People here have seen us struggle. They’ve seen me cry out in pain when I’ve been sick. They’ve seen us worry when our food supply was eaten by goats or mice. They’ve seen us fumble over new words and try and try again to learn to use them correctly. They’ve seen us make horrible cultural blunders, accidentally breaking taboos and not saying the right things at funerals. They’ve seen us scared of waves and weather, bouncing around together in small boats. They’ve laughed as I leaned the wrong way and the little canoe I was on with the king flipped over in the ocean. And they’ve heard us bemoan our inability to spend more time in the fields with them, to have language lessons with them, to spend more time learning their history and their ways.
Maybe that’s something. After all, when Jesus was born, he surely cried out. He struggled and he relied on people around him to help him out. He was a baby. In Jesus, the beginning was crucial. Not only did it show who he is and serve as the model for his life to follow, not only did it show so much about God’s character and the depths of his love for us, but it was also the beginning of all of our new beginnings. By the same form that Jesus brought salvation to us, so he also works it in our lives. We have to be born again like him: in humility and weakness and on the full dependence of others, depending fully on God himself.
S ince we’ve moved to Nosy Mitsio we’ve become more and more acutely aware of our own limitations, our own lack of skill or knowledge, our own lack of the very things we need to live here and adapt well into this community. In our personal weakness and our dependence on others, we have become like babies again; constantly relearning what we thought we knew about language, about life, and about how to represent Jesus to people who’ve never known of him. All of this just gives fresh ground for God’s new beginnings to take hold in our lives, to be more deeply rooted, and to grow into the new creation in which he’s forming us.
By God’s grace, maybe some of our fellow villagers here have seen some of that process in our lives. In our struggles and weaknesses and shortcomings, maybe they’ve caught a glimpse of the all-powerful God who became a helpless baby. And in the ways God has grown us since moving here, maybe they can see a little bit of his power to transform even the most stubborn of people. Maybe in both our imperfections and our persistence, even in the confusion of the mixed message we’re surely sending, maybe they can sense that something new is beginning, not just in us, but also for them.
So we shouldn’t despise new beginnings in our lives.
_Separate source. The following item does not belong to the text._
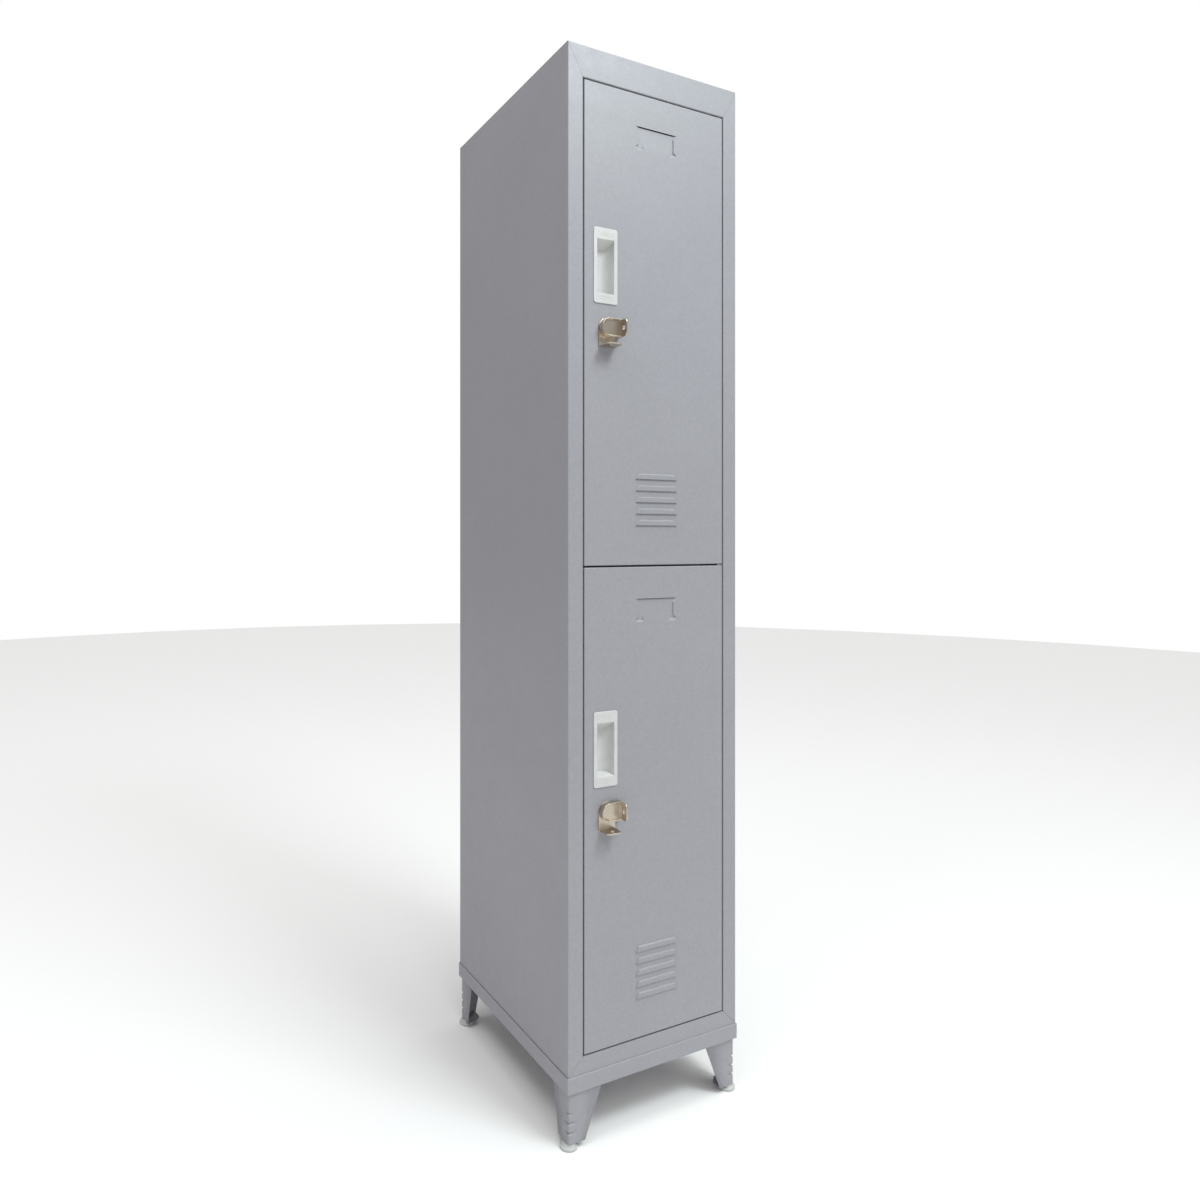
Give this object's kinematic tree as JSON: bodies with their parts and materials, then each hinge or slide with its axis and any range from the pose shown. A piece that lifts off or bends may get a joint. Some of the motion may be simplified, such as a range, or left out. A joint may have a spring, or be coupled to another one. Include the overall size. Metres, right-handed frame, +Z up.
{
  "type": "school locker",
  "caption": "Tall narrow steel locker with stacked hinged doors, recessed pulls, padlock thumb turns, louvers and a shelf, on a skirt with tapered legs and levelling feet.",
  "frame": {"origin": "on the floor, under the centre of the whole object's box, padlock lugs included", "axes": "+Z up, the doors face -Y, the hinges are on the +X side"},
  "size_m": [0.392, 0.48, 1.929],
  "materials": {
    "powder_coat": "grey powder coat with a fine orange-peel texture",
    "white_moulding": "semi-gloss injection moulding",
    "foot_plastic": "milky translucent polyethylene",
    "nickel_plate": "bright nickel plate on a zinc casting",
    "zinc_plate": "bright zinc plate",
    "grey_nylon": "moulded nylon",
    "rubber": "moulded black rubber"
  },
  "bodies": {
    "cabinet": {"left_side_panel": "powder_coat", "right_side_panel": "powder_coat", "top_panel": "powder_coat", "bottom_panel": "powder_coat", "back_panel": "powder_coat", "middle_shelf": "powder_coat", "base_skirt": "powder_coat", "leg_front_left": "powder_coat", "leg_front_right": "powder_coat", "leg_rear_right": "powder_coat", "leg_rear_left": "powder_coat", "foot_weld_nuts": "zinc_plate", "leg_bolts": "zinc_plate", "leg_nuts": "zinc_plate", "top_hinge_pin": "zinc_plate", "bottom_hinge_pin": "zinc_plate", "middle_hinge_bracket": "powder_coat", "middle_hinge_pin": "zinc_plate", "hinge_washers": "grey_nylon", "door_bumpers": "rubber", "upper_coat_rod": "zinc_plate", "upper_rod_sockets": "grey_nylon", "lower_coat_rod": "zinc_plate", "lower_rod_sockets": "grey_nylon"},
    "upper_door": {"upper_door_panel": "powder_coat", "upper_door_stiffener": "powder_coat", "upper_recess_handle": "white_moulding", "upper_hasp_base": "nickel_plate", "upper_hasp_nut": "zinc_plate"},
    "upper_hasp": {"upper_thumb_turn": "nickel_plate", "upper_latch_cam": "zinc_plate", "upper_cam_screw": "zinc_plate"},
    "lower_door": {"lower_door_panel": "powder_coat", "lower_door_stiffener": "powder_coat", "lower_recess_handle": "white_moulding", "lower_hasp_base": "nickel_plate", "lower_hasp_nut": "zinc_plate"},
    "lower_hasp": {"lower_thumb_turn": "nickel_plate", "lower_latch_cam": "zinc_plate", "lower_cam_screw": "zinc_plate"},
    "foot_front_left": {"foot_pad_front_left": "foot_plastic", "foot_stud_front_left": "zinc_plate"},
    "foot_front_right": {"foot_pad_front_right": "foot_plastic", "foot_stud_front_right": "zinc_plate"},
    "foot_rear_right": {"foot_pad_rear_right": "foot_plastic", "foot_stud_rear_right": "zinc_plate"},
    "foot_rear_left": {"foot_pad_rear_left": "foot_plastic", "foot_stud_rear_left": "zinc_plate"}
  },
  "joints": [
    {"name": "upper_door_hinge", "type": "hinge", "parent": "cabinet", "child": "upper_door", "pos_m": [0.1505, -0.207, 1.44405], "axis": [0, 0, 1], "range_deg": [0, 110]},
    {"name": "upper_hasp_turn", "type": "hinge", "parent": "upper_door", "child": "upper_hasp", "pos_m": [-0.11, -0.212, 1.4385], "axis": [0, 1, 0], "range_deg": [0, 90]},
    {"name": "lower_door_hinge", "type": "hinge", "parent": "cabinet", "child": "lower_door", "pos_m": [0.1505, -0.207, 0.58795], "axis": [0, 0, 1], "range_deg": [0, 110]},
    {"name": "lower_hasp_turn", "type": "hinge", "parent": "lower_door", "child": "lower_hasp", "pos_m": [-0.11, -0.212, 0.5824], "axis": [0, 1, 0], "range_deg": [0, 90]},
    {"name": "foot_turn_front_left", "type": "hinge", "parent": "cabinet", "child": "foot_front_left", "pos_m": [-0.18, -0.198, 0], "axis": [0, 0, 1], "range_deg": [0, 2880]},
    {"name": "foot_turn_front_right", "type": "hinge", "parent": "cabinet", "child": "foot_front_right", "pos_m": [0.18, -0.198, 0], "axis": [0, 0, 1], "range_deg": [0, 2880]},
    {"name": "foot_turn_rear_right", "type": "hinge", "parent": "cabinet", "child": "foot_rear_right", "pos_m": [0.18, 0.224, 0], "axis": [0, 0, 1], "range_deg": [0, 2880]},
    {"name": "foot_turn_rear_left", "type": "hinge", "parent": "cabinet", "child": "foot_rear_left", "pos_m": [-0.18, 0.224, 0], "axis": [0, 0, 1], "range_deg": [0, 2880]}
  ]
}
Every time we’re torn down and broken apart is a chance for God to build us back up again, into new creations. And though we may often be ashamed of those around us seeing us at our weakest points, it can be just one more way that God can, through our lives, reveal his character and the truth of Jesus. After all, he who is our model wasn’t ashamed to be born a baby, to cry out in pain and surprise, to be at his weakest around all of us. In him are our new beginnings, new life for all who follow him.